TASK DESCRIPTION
Give the data below again, word for word.

DATA BLOCK

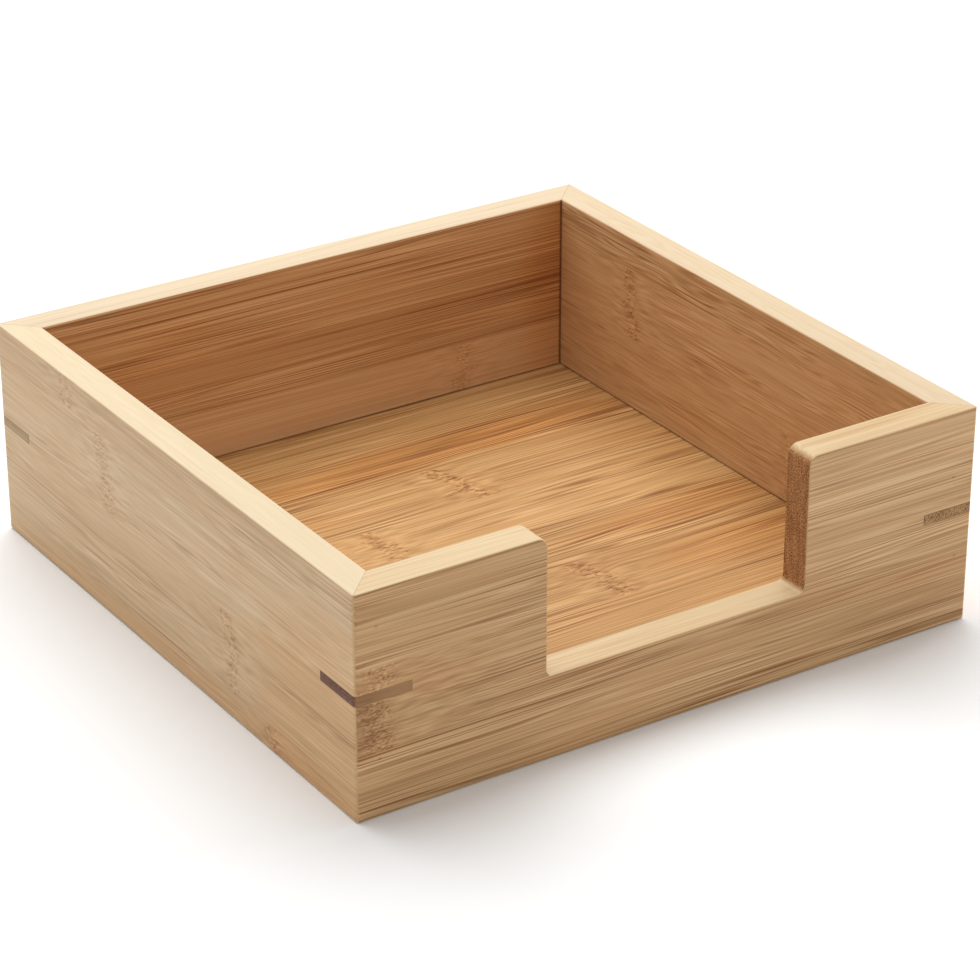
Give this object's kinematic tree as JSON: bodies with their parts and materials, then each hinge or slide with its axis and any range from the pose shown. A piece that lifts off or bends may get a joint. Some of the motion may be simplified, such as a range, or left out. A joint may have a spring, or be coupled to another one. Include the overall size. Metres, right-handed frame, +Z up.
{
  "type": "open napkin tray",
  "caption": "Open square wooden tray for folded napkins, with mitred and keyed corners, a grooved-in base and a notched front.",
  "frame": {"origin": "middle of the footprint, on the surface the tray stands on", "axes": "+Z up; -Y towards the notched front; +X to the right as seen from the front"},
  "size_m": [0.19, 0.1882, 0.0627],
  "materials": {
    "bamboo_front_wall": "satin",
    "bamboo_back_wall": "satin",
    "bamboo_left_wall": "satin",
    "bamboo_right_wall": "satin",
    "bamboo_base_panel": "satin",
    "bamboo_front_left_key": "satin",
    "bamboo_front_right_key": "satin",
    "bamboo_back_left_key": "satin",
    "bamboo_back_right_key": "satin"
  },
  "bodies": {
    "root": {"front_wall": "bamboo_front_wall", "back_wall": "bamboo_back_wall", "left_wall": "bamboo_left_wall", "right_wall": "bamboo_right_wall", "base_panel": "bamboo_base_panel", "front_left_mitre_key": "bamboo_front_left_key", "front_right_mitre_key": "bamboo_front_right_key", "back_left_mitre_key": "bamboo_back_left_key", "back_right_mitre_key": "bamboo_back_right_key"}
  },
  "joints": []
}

COMPLETE ANSWER
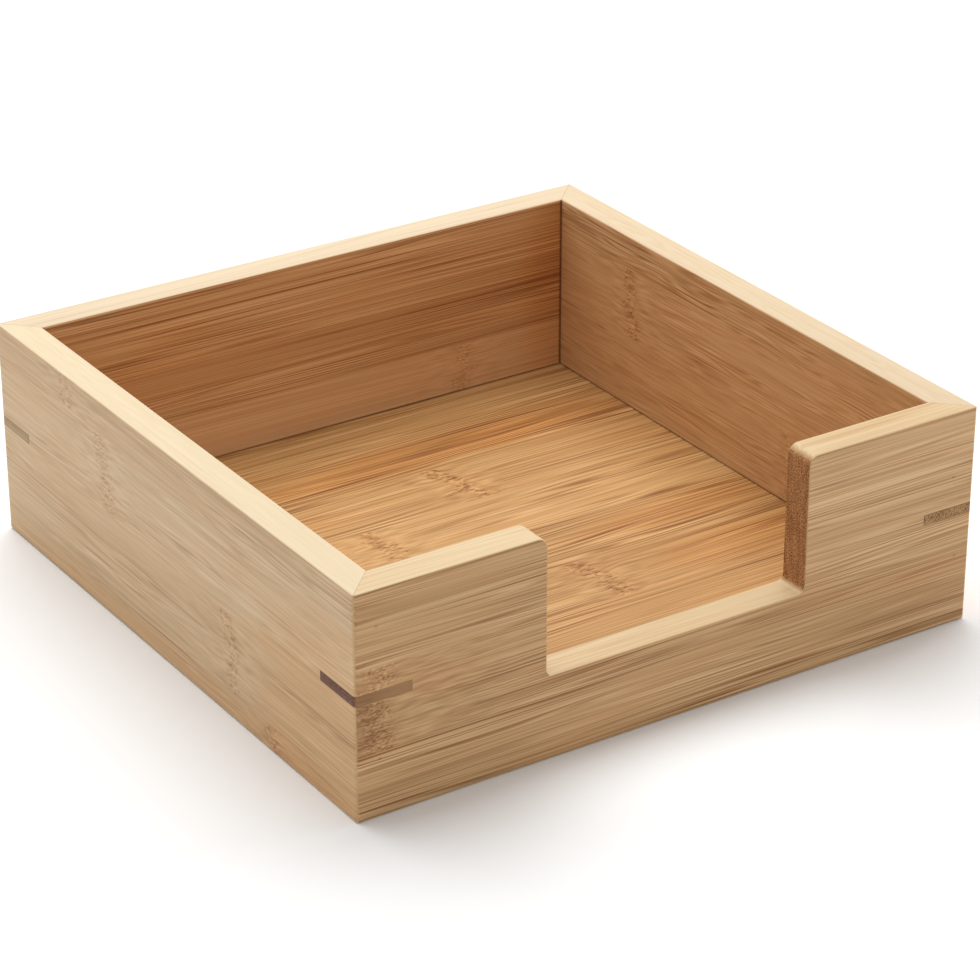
Give this object's kinematic tree as JSON: bodies with their parts and materials, then each hinge or slide with its axis and any range from the pose shown. A piece that lifts off or bends may get a joint. Some of the motion may be simplified, such as a range, or left out. A joint may have a spring, or be coupled to another one. Include the overall size. Metres, right-handed frame, +Z up.
{
  "type": "open napkin tray",
  "caption": "Open square wooden tray for folded napkins, with mitred and keyed corners, a grooved-in base and a notched front.",
  "frame": {"origin": "middle of the footprint, on the surface the tray stands on", "axes": "+Z up; -Y towards the notched front; +X to the right as seen from the front"},
  "size_m": [0.19, 0.1882, 0.0627],
  "materials": {
    "bamboo_front_wall": "satin",
    "bamboo_back_wall": "satin",
    "bamboo_left_wall": "satin",
    "bamboo_right_wall": "satin",
    "bamboo_base_panel": "satin",
    "bamboo_front_left_key": "satin",
    "bamboo_front_right_key": "satin",
    "bamboo_back_left_key": "satin",
    "bamboo_back_right_key": "satin"
  },
  "bodies": {
    "root": {"front_wall": "bamboo_front_wall", "back_wall": "bamboo_back_wall", "left_wall": "bamboo_left_wall", "right_wall": "bamboo_right_wall", "base_panel": "bamboo_base_panel", "front_left_mitre_key": "bamboo_front_left_key", "front_right_mitre_key": "bamboo_front_right_key", "back_left_mitre_key": "bamboo_back_left_key", "back_right_mitre_key": "bamboo_back_right_key"}
  },
  "joints": []
}